##### RECORDS TO USE #####

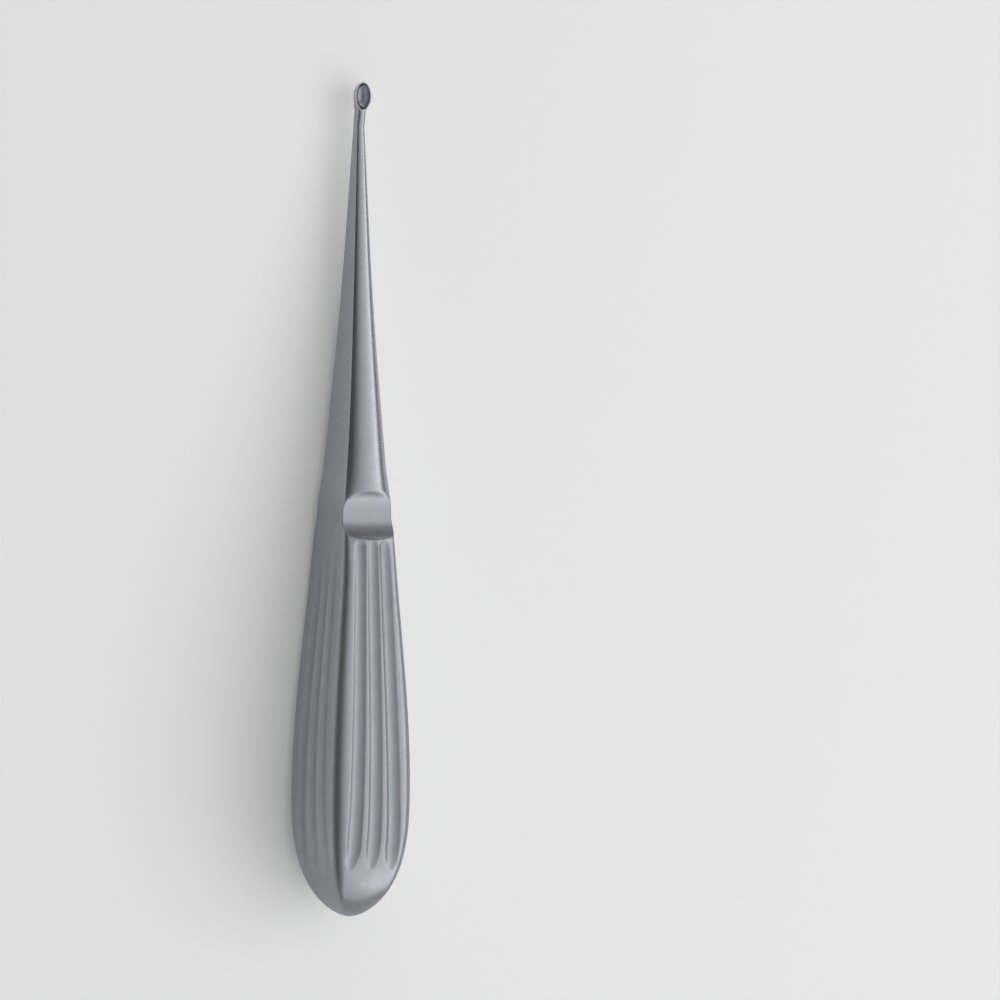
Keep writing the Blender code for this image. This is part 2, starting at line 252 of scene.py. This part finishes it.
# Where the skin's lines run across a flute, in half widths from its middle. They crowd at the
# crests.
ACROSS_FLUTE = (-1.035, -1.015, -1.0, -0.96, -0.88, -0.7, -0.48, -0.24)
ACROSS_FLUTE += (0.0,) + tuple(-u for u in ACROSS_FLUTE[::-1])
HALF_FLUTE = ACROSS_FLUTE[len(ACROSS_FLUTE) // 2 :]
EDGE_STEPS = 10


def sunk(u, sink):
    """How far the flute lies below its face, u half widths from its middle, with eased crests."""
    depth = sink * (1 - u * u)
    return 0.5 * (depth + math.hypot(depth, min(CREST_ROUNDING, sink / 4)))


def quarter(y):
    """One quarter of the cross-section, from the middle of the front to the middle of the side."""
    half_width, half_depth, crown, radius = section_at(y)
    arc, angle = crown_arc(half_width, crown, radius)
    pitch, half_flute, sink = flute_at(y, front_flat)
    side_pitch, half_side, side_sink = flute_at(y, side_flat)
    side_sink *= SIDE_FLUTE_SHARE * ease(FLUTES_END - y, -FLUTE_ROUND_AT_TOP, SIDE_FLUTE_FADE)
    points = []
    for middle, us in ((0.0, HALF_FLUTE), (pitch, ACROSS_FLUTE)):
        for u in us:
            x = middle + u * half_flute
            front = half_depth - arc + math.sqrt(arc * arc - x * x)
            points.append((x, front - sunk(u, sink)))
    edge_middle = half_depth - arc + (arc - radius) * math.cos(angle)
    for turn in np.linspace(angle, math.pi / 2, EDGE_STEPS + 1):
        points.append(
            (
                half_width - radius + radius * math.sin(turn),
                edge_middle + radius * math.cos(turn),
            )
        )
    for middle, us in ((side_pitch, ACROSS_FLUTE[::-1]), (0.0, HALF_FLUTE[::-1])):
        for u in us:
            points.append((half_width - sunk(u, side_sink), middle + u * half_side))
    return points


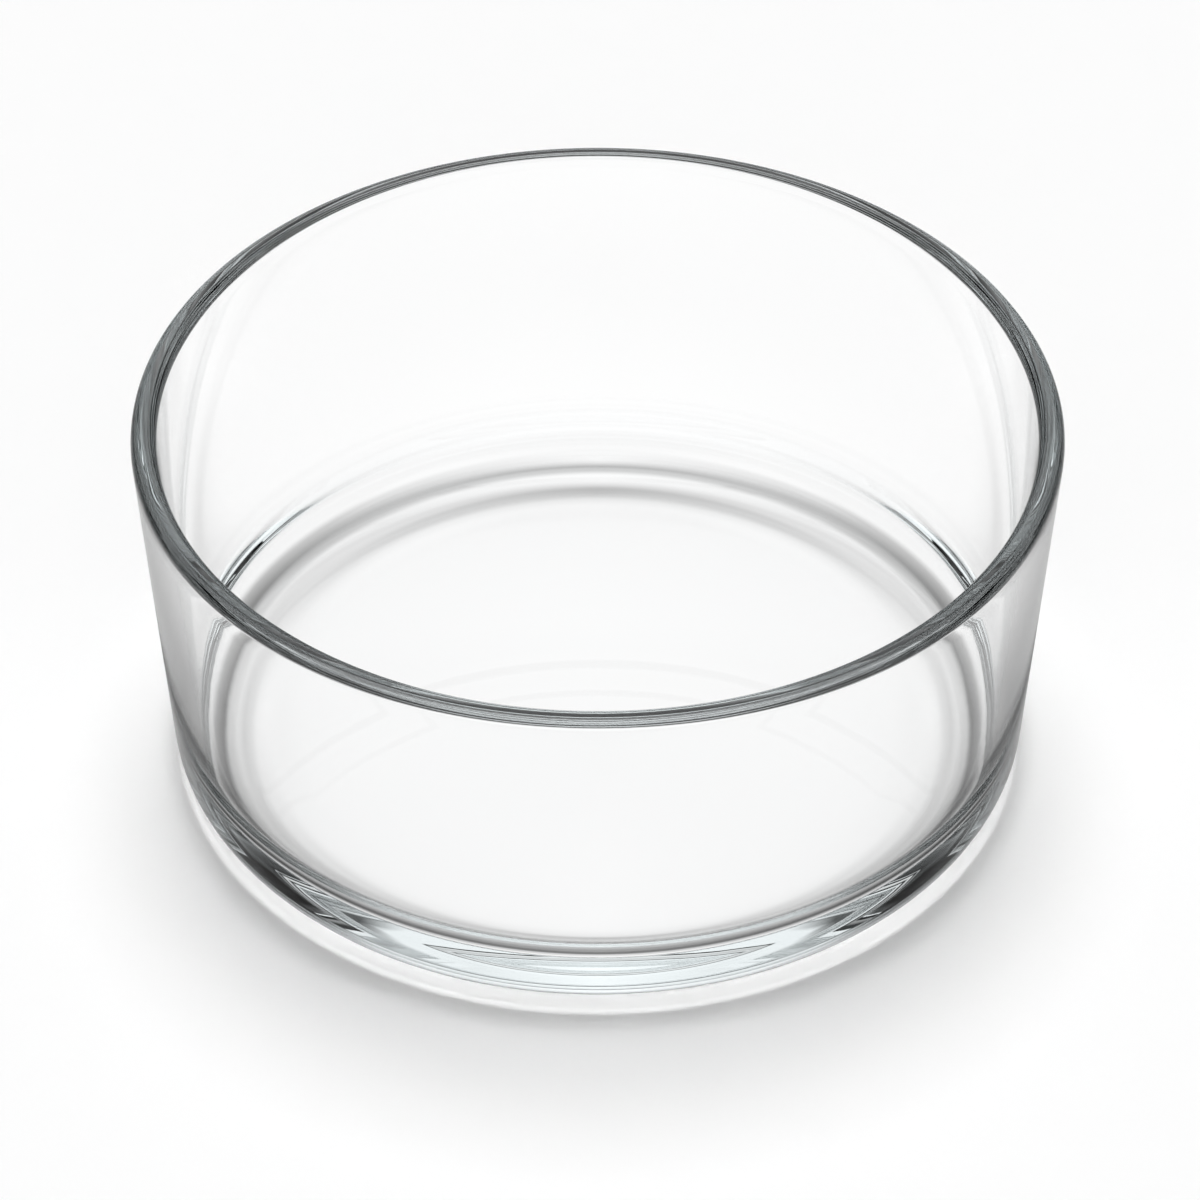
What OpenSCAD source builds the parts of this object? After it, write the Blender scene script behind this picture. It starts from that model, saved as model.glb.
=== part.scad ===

#####

§ **PROBLEM TO SOLVE**
Return the listing above word for word.

§ **THE RESPONSE**
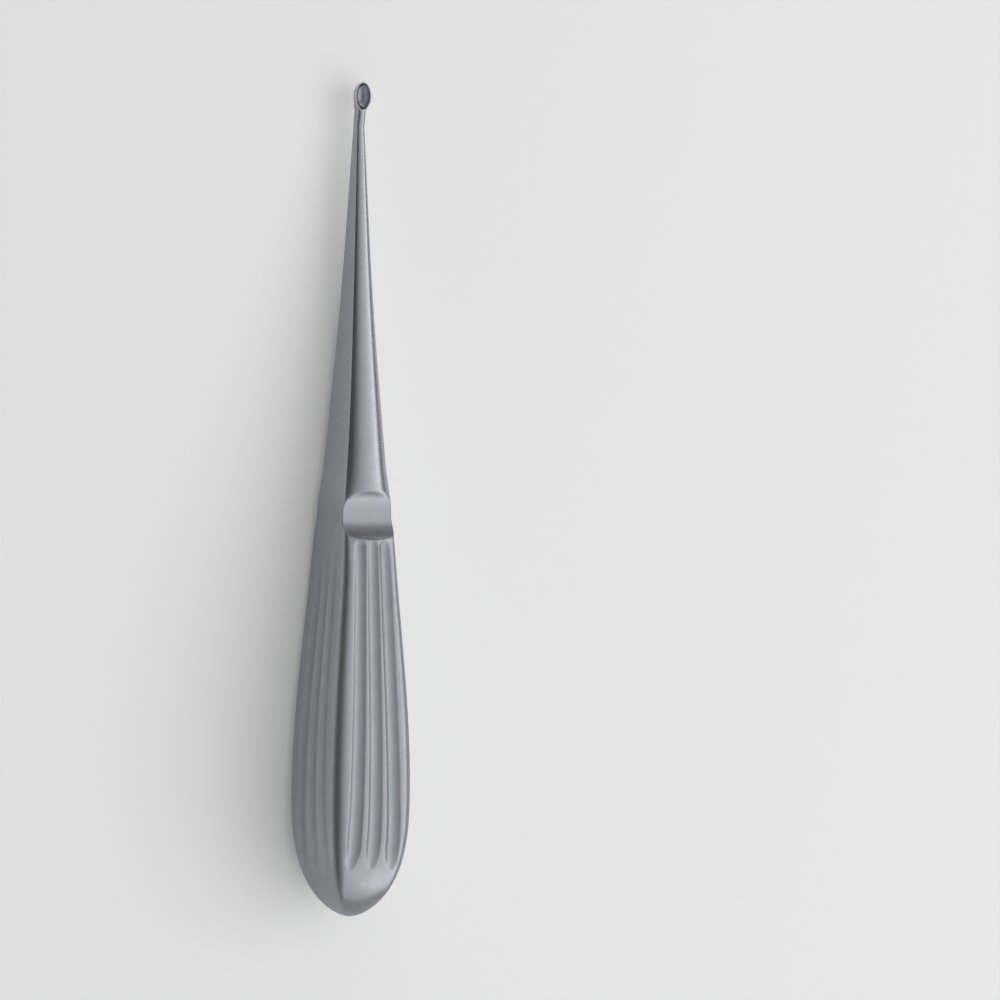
Keep writing the Blender code for this image. This is part 2, starting at line 252 of scene.py. This part finishes it.
# Where the skin's lines run across a flute, in half widths from its middle. They crowd at the
# crests.
ACROSS_FLUTE = (-1.035, -1.015, -1.0, -0.96, -0.88, -0.7, -0.48, -0.24)
ACROSS_FLUTE += (0.0,) + tuple(-u for u in ACROSS_FLUTE[::-1])
HALF_FLUTE = ACROSS_FLUTE[len(ACROSS_FLUTE) // 2 :]
EDGE_STEPS = 10


def sunk(u, sink):
    """How far the flute lies below its face, u half widths from its middle, with eased crests."""
    depth = sink * (1 - u * u)
    return 0.5 * (depth + math.hypot(depth, min(CREST_ROUNDING, sink / 4)))


def quarter(y):
    """One quarter of the cross-section, from the middle of the front to the middle of the side."""
    half_width, half_depth, crown, radius = section_at(y)
    arc, angle = crown_arc(half_width, crown, radius)
    pitch, half_flute, sink = flute_at(y, front_flat)
    side_pitch, half_side, side_sink = flute_at(y, side_flat)
    side_sink *= SIDE_FLUTE_SHARE * ease(FLUTES_END - y, -FLUTE_ROUND_AT_TOP, SIDE_FLUTE_FADE)
    points = []
    for middle, us in ((0.0, HALF_FLUTE), (pitch, ACROSS_FLUTE)):
        for u in us:
            x = middle + u * half_flute
            front = half_depth - arc + math.sqrt(arc * arc - x * x)
            points.append((x, front - sunk(u, sink)))
    edge_middle = half_depth - arc + (arc - radius) * math.cos(angle)
    for turn in np.linspace(angle, math.pi / 2, EDGE_STEPS + 1):
        points.append(
            (
                half_width - radius + radius * math.sin(turn),
                edge_middle + radius * math.cos(turn),
            )
        )
    for middle, us in ((side_pitch, ACROSS_FLUTE[::-1]), (0.0, HALF_FLUTE[::-1])):
        for u in us:
            points.append((half_width - sunk(u, side_sink), middle + u * half_side))
    return points


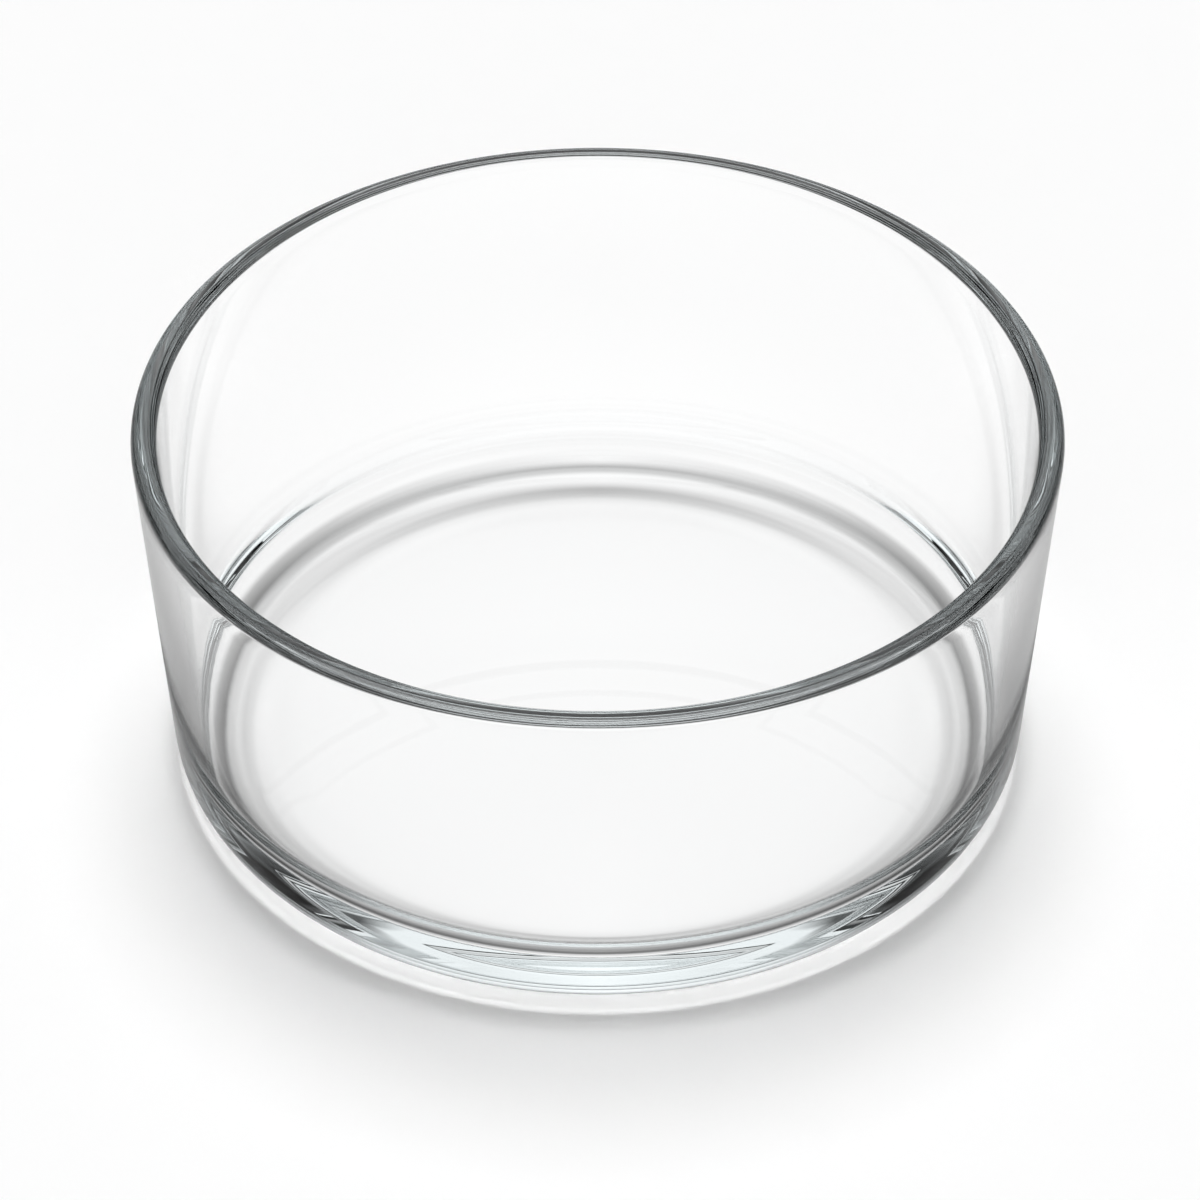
What OpenSCAD source builds the parts of this object? After it, write the Blender scene script behind this picture. It starts from that model, saved as model.glb.
=== part.scad ===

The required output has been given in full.